Todas essas realidades demonstram para nós a importância da presença física. O corpo humano é uma parte essencial para experimentarmos verdadeira comunhão. Não é à toa que a comunicação envolve mais do que meramente os sons que saem de nossa boca, mas o tom que usamos, as expressões faciais e corporais, o toque… O ser humano é uma unidade de corpo e alma, esse é um dos motivos pelos quais sentimos falta uns dos outros, ainda que tenhamos as bênçãos de desfrutar da graça divina de nos vermos e conversarmos usando recursos tecnológicos.

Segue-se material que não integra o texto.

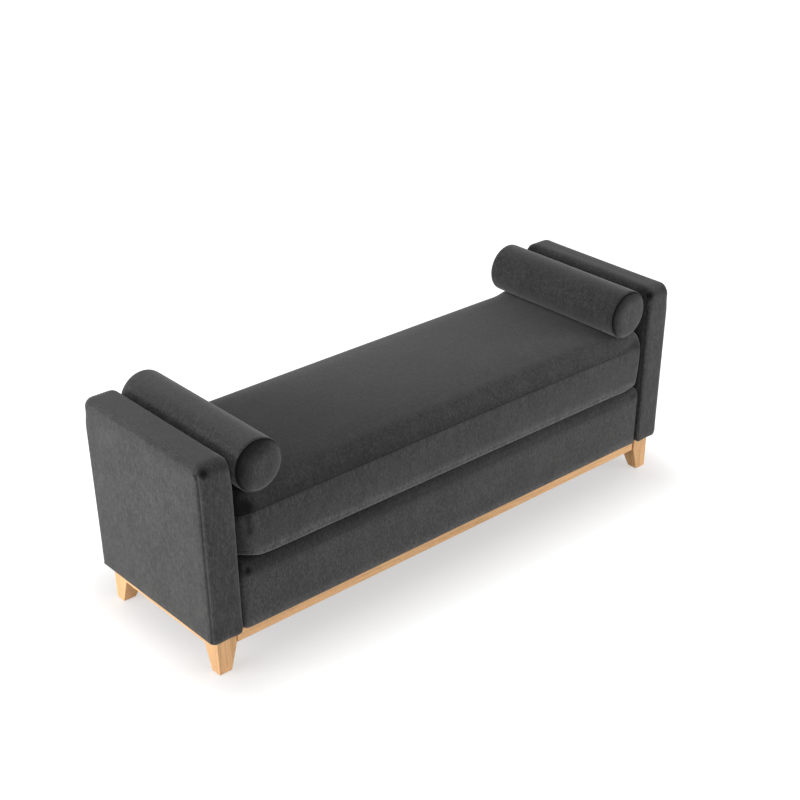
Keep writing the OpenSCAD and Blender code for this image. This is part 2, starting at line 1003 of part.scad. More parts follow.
// Crowned, boxed cushion with its sides drawn in at both seams
module cushion_form() {
    flat = [[0.78 * cushion_y, cushion_bottom, fitting_corner(low_corner, 0.78 * cushion_y), 0]];
    low_roll = [
        for (turn = [90, 55, 25])
            [low_lip * (1 - cos(turn)), seam_low_z - (seam_low_z - cushion_bottom) * sin(turn),
                low_corner, 0]
    ];
    box_side = [
        for (share = [0.25, 0.5, 0.75])
            [-boxing_bulge * sin(180 * share), seam_low_z + boxing * share,
                low_corner + (cushion_corner - low_corner) * share, seam_lift * share]
    ];
    shoulder = [
        for (turn = [25, 45, 62, 76, 90])
            [shoulder_w * (1 - cos(turn)), seam_high_z + shoulder_h * sin(turn),
                cushion_corner, seam_lift * (1 - turn / 90)]
    ];
    crown = [
        for (inset = [bolster_inset, 0.4 * cushion_y, 0.6 * cushion_y, 0.8 * cushion_y])
            [inset, top_height(inset), fitting_corner(cushion_corner, inset), 0]
    ];
    lofted_block(cushion_x, cushion_y,
        concat(flat, low_roll, seam_rings(seam_low_z, low_corner, 0), box_side,
            seam_rings(seam_high_z, cushion_corner, seam_lift), shoulder, crown),
        fine_steps, 8, 4);
}

module cushion_core(grow) {
    core_x = cushion_x - core_margin + grow;
    core_y = cushion_y - core_margin + grow;
    translate([0, 0, core_bottom - grow])
        linear_extrude(core_top - core_bottom + 2 * grow) {
            square([2 * core_x, 2 * (core_y - core_margin)], center = true);
            square([2 * (core_x - core_margin), 2 * core_y], center = true);
            for (sx = [-1, 1])
                for (sy = [-1, 1])
                    translate([sx * (core_x - core_margin), sy * (core_y - core_margin)])
                        circle(r = core_margin);
        }
}

module seat_cushion_foam() {
    color(FOAM) cushion_core(0);
}

// Hollows that the bolsters press into the cushion's top
module bolster_hollows() {
    for (side = [-1, 1])
        translate([side * bolster_x, arm_y, bolster_z])
            rotate([90, 0, 0])
                cylinder(r = bolster_r + lift_clearance, h = arm_depth);
}

module seat_cushion_cover() {
    color(VELVET)
        difference() {
            cushion_form();
            cushion_core(skin_clearance);
            bolster_hollows();
            translate([-zip_length / 2 - cut, zip_back, zip_z - zip_tape / 2 - cut])
                cube([zip_length + 2 * cut, foam, zip_tape + 2 * cut]);
        }
}

module cushion_zip() {
    color(BLACK) {
        translate([-zip_length / 2, zip_back, zip_z - zip_tape / 2])
            cube([zip_length, zip_tape_t, zip_tape]);
        translate([-zip_length / 2, zip_back, zip_z - zip_chain / 2])
            cube([zip_length, zip_tape_t + zip_chain_t, zip_chain]);
    }
}

// Slider over the chain, closed at the positive end, with its pull hanging down
module zip_slider() {
    height = zip_chain + 2 * (slider_clearance + slider_wall);
    depth = zip_chain_t + slider_wall;
    plate_y = zip_y + slider_clearance + depth;
    color(STEEL) {
        difference() {
            translate([slider_x, zip_y + slider_clearance, zip_z - height / 2])
                cube([slider_length, depth, height]);
            translate([slider_x - cut, zip_y, zip_z - zip_chain / 2 - slider_clearance])
                cube([slider_length + 2 * cut, zip_chain_t + slider_clearance,
                    zip_chain + 2 * slider_clearance]);
        }
        translate([slider_x + slider_length / 4, plate_y, zip_z + height / 2 - pull_length])
            cube([slider_length / 2, slider_wall, pull_length]);
    }
}

// Half section of a bolster, drawn in by an inset: body, end seams and domed end discs
module bolster_section(inset) {
    r = bolster_r - inset;
    end = bolster_half - inset;
    shoulder = 6;
    crease = 3;
    ridge = inset > 0 ? 0 : seam_ridge;
    half = concat(
        [[r, end - 3 * shoulder]],
        [for (turn = [30, 60, 90])
            [r - shoulder + shoulder * cos(turn / 2), end - 3 * shoulder + 2 * shoulder * turn / 90]],
        [[r - shoulder / 3, end - crease], [r - shoulder / 3 + ridge, end], [r - shoulder, end - crease / 2]],
        [for (share = [0.88, 0.76, 0.6, 0.4, 0.2, 0])
            [r * share, end + bolster_dome * (1 - pow(share, 4))]]
    );
    polygon(concat(half, [for (p = reversed(half)) [p.x, -p.y]]));
}

module bolster_form(side, inset) {
    translate([side * bolster_x, 0, bolster_z])
        rotate([90, 0, 0])
            rotate_extrude()
                bolster_section(inset);
}

module bolster_cover(side) {
    difference() {
        bolster_form(side, 0);
        bolster_form(side, velvet);
    }
}

module bolster_left_core() {
    color(FOAM) bolster_form(-1, velvet + skin_clearance);
}

module bolster_left_cover() {
    color(VELVET) bolster_cover(-1);
}

module bolster_right_core() {
    color(FOAM) bolster_form(1, velvet + skin_clearance);
}

module bolster_right_cover() {
    color(VELVET) bolster_cover(1);
}

leg_front_left();
leg_front_right();
leg_rear_left();
leg_rear_right();
rail_front();
rail_rear();
rail_left();
rail_right();
base_stretcher_left();
base_stretcher_right();
base_dowels();
foot_glides();
base_screws();
seat_rail_front();
seat_rail_rear();
seat_rail_left();
seat_rail_right();
seat_spreader_left();
seat_spreader_right();
seat_frame_screws();
seat_springs();
spring_clips();
spring_felt();
deck_foam();
seat_base_foam();
seat_base_cover();
dust_cloth();
arm_left_front_post();
arm_left_rear_post();
arm_left_top_rail();
arm_left_bottom_rail();
arm_left_inner_board();
arm_left_outer_board();
arm_left_foam();
arm_left_cover();
arm_right_front_post();
arm_right_rear_post();
arm_right_top_rail();
arm_right_bottom_rail();
arm_right_inner_board();
arm_right_outer_board();
arm_right_foam();
arm_right_cover();
arm_frame_screws();
arm_bolts();
arm_bolt_washers();
arm_insert_nuts();
seat_cushion_foam();
seat_cushion_cover();
cushion_zip();
zip_slider();
bolster_left_core();
bolster_left_cover();
bolster_right_core();
bolster_right_cover();
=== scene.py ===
"""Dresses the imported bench: sewn velvet covers, an eased oak base, a zip, a dust cloth and a studio."""
import math

import bmesh
import bpy
import numpy as np
from mathutils import Matrix, Vector
from mathutils.kdtree import KDTree


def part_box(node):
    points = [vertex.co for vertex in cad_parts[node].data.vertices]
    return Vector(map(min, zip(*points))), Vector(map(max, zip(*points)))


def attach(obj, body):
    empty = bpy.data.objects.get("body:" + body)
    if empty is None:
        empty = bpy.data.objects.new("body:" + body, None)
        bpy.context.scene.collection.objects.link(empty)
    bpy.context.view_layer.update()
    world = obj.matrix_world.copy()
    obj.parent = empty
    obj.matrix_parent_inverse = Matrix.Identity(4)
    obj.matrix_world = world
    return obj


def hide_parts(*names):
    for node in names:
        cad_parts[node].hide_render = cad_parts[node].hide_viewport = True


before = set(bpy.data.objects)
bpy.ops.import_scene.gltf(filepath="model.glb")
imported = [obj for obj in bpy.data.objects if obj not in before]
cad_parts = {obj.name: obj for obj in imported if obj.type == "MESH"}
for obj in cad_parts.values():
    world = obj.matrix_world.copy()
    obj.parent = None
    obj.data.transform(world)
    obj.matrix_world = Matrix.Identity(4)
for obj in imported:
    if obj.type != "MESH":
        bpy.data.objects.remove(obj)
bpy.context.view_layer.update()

bl_info = {
    "name": "Upholstered Bench",
    "version": (1, 0, 0),
    "blender": (4, 5, 0),
    "location": "3D View > Sidebar > Bench",
    "description": "Sewn covers, oak, zip, dust cloth and studio for an upholstered bench",
    "category": "Object",
}

# Shapes that the boxes of the nodes don't give, in metres.
# Arms: radii of the edges, crown of the panels, length tucked in below, and the seam's turn on its edge
ARM_EDGE = 0.024
ARM_CORNER = 0.034
ARM_CROWN = 0.0015
ARM_TUCK = 0.016
ARM_LOW_EDGE = 0.022
ARM_LOW_OUTER = 0.005
ARM_SEAM_TURN = math.radians(62)

# Seat base: radii of the edges, length tucked in below, and width of the cover turned in underneath
SEAT_TOP_EDGE = 0.020
SEAT_LOW_EDGE = 0.012
SEAT_CORNER = 0.014
SEAT_TUCK = 0.008
TURN_IN = 0.047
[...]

O que isso tudo deve nos levar a considerar? Primeiramente, cuide de si integralmente, corpo e alma. Há proveito nas atividades físicas (2Tm 3.16), ainda mais em tempos em que a imunidade precisa estar especialmente alta. Em segundo lugar, valorize as pessoas que hoje estão próximas de você. Mesmo em meio ao isolamento, desfrute de uma comunhão mais plena com elas — saia do celular, desligue a TV. Terceiro, seja grato pelos meios de se conectar com pessoas em tempos de crise! Não deixe de fazer uso dessa bênção. Reúna-se virtualmente, converse, faça chamadas de vídeo, ligue, mande mensagens… Finalmente, quando voltarmos a nos ver, dê mais valor para as oportunidades de comunhão pessoal, para os momentos juntos à mesa, para as celebrações com as pessoas que amamos, para os passeios na praia e parques, para as oportunidades de nos reunirmos com nossos irmãos em Cristo. Que nós não vivamos um Cristianismo desencarnado!